Customized material properties through porous structures
The Institute of Assembly Technology and Robotics (match) at Leibniz University Hannover is investigating additive manufacturing processes for hybrid porous metal components. The aim is to manufacture components with locally adjustable density and thus specifically adapted mechanical properties. Such structures have the potential to significantly advance lightweight construction. For example, they enable improved energy absorption, adapted stiffness, or the integration of additional functions such as sensors for monitoring the condition of the material.
The Collaborative Research Center Transregio 375 “HyPo” is thus creating multifunctional high-performance components from various metals, combined with controlled porosity. In order for these complex structures to be manufactured reliably, the manufacturing process must be plannable and controllable from the beginning. To this end, match is developing model-based methods for path planning in additive manufacturing in subproject B05.
Challenge: Creating systematic porosity instead of avoiding it randomly
In wire and arc additive manufacturing (WAAM), material is produced along a specified tool path. Traditional planning methods focus exclusively on the desired component geometry. Porosity is traditionally considered a defect and is avoided.
However, the opposite task arises for hybrid porous components: Porosity should be created in a spatially defined manner while achieving the most accurate component geometry possible. This makes the process more complex because process parameters such as wire feed rate, current, or travel speed strongly influence the weld bead geometry and pore formation. In addition, the thermal state changes continuously during layer build-up, resulting in interactions between successive paths.
The match addresses this challenge with a model-based planning approach that combines process models, inverse parameter calculation, and thermal simulation. Based on a digital component design, the system generates weld seams and suitable process parameters and adjusts them iteratively until the target values for geometry and porosity are achieved.
Digital evaluation of path quality and material application simulation
In addition to model-based planning, match is developing a pixel-based deposition simulation for evaluating generated tool paths (see Figure 1). The material deposition is simplified, discretely mapped, and simulated layer by layer. This allows path strategies to be analyzed in terms of coverage, material distribution, or potential defects before real-world trials are conducted.

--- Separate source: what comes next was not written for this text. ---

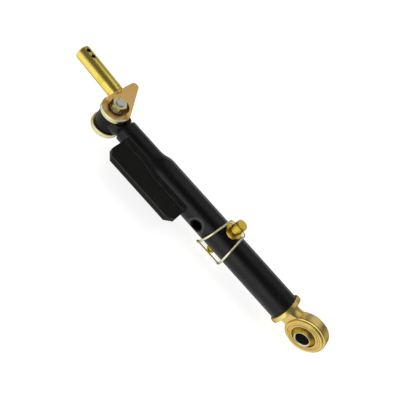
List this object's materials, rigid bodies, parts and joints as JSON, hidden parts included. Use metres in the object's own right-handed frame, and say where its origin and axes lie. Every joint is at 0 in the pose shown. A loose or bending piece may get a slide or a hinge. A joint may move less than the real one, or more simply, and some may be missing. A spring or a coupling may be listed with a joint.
{
  "type": "tractor stabilizer bar",
  "caption": "Telescopic linkage stabilizer bar with a swivel ball end, wire-locked pin, side stop fin and a swivelling hitch pin.",
  "frame": {"origin": "centre of the swivel ball", "axes": "+X along the bar to the hitch pin, +Y along the ball bore, +Z along the pivot bolt and lock pin"},
  "size_m": [0.5199, 0.1036, 0.0845],
  "materials": {
    "tube_paint": "satin black paint",
    "bar_paint": "satin black paint",
    "hidden_steel": "oiled plain steel",
    "forging_zinc": "yellow zinc plating",
    "ball_zinc": "olive yellow zinc plating",
    "lock_pin_zinc": "gold zinc plating",
    "wire_zinc": "pale zinc plating",
    "disc_zinc": "pale yellow zinc plating",
    "plate_zinc": "tan zinc plating",
    "bolt_zinc": "silver grey zinc plating",
    "nut_zinc": "yellow green zinc plating",
    "hitch_pin_zinc": "bright yellow zinc plating"
  },
  "bodies": {
    "tube": {"outer_tube": "tube_paint", "stop_fin": "tube_paint", "fin_weld_upper": "tube_paint", "fin_weld_lower": "tube_paint", "ball_end": "forging_zinc", "ball_end_weld": "tube_paint", "race_near": "forging_zinc", "race_far": "forging_zinc", "lock_pin": "lock_pin_zinc"},
    "ball": {"swivel_ball": "ball_zinc"},
    "bail": {"lock_bail": "wire_zinc"},
    "bar": {"inner_bar": "bar_paint", "guide_collar": "hidden_steel", "collar_pin": "hidden_steel", "eye_tube": "bar_paint", "eye_weld": "bar_paint", "pivot_bush": "hidden_steel"},
    "swivel": {"spacer_sleeve": "hidden_steel", "disc_far": "disc_zinc", "disc_near": "disc_zinc", "pivot_bolt": "bolt_zinc", "nut_washer": "bolt_zinc", "pivot_nut": "nut_zinc", "flag_plate": "plate_zinc", "plate_weld": "disc_zinc", "hitch_pin": "hitch_pin_zinc", "pin_weld": "disc_zinc"}
  },
  "joints": [
    {"name": "ball_tilt", "type": "hinge", "parent": "tube", "child": "ball", "pos_m": [0, 0, 0], "axis": [0, 0, 1], "range_deg": [-15, 15]},
    {"name": "bail_swing", "type": "hinge", "parent": "tube", "child": "bail", "pos_m": [0.17, 0, 0.037], "axis": [1, 0, 0], "range_deg": [0, 120]},
    {"name": "bar_slide", "type": "slide", "parent": "tube", "child": "bar", "axis": [1, 0, 0], "range_m": [0, 0.045]},
    {"name": "pin_swivel", "type": "hinge", "parent": "bar", "child": "swivel", "pos_m": [0.397, 0, -0.0045], "axis": [0, 0, 1], "range_deg": [-85, 85]}
  ]
}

This simulation allows for a quick qualitative assessment of path quality and supports the selection of suitable planning strategies. It supplements physical process models with an efficient method for geometric analysis and reduces the experimental effort in the development process. In order to experimentally verify the validity of the simulation, the resulting path strategies are then examined on a test bench.
Validation by experiments
The match operates a robot-assisted test bench for additive manufacturing using arc and wire (see Figure 2). With this setup, the team systematically generates process data to experimentally investigate model-based planning approaches.
The focus is on parameter studies that capture the relationship between adjustable process variables and the resulting weld bead geometry and porosity. These investigations serve to validate the developed pixel-based deposition simulation and evaluate its significance in terms of material distribution and path quality. At the same time, the test stand provides measurement data for identifying process models that describe the interactions between path planning, thermal conditions, and material application.
For example, the behavior during cornering and overlapping paths is analyzed in order to specifically parameterize the deposition simulation. Various filling algorithms such as zigzag, contour, or hybrid patterns are specifically adapted to the WAAM process and tested.
Modular software architecture as a research platform
In parallel with its experimental work, the match is developing a modular software architecture for path planning and process evaluation (see Figure 3). This architecture allows individual functional modules to be specifically replaced or expanded without having to rebuild the entire system. This enables the team to flexibly integrate and compare different planning strategies, process models, or simulation methods. The platform supports both the development of new scientific approaches and their adaptation to different manufacturing processes.
Among other things, the platform is to be integrated into the test stand of the Institute of Materials Science (IW), which is also working on WAAM as part of “HyPo” to produce graded hybrid and porous structures. The Institute for Measurement Sensor Technology at the RPTU University Kaiserslautern-Landau is also investigating control approaches for powder-based direct energy deposition in subproject B05. Integration of this software architecture is also planned there.
The match thus creates a technical basis for efficiently addressing future research questions and facilitating cooperation with related disciplines.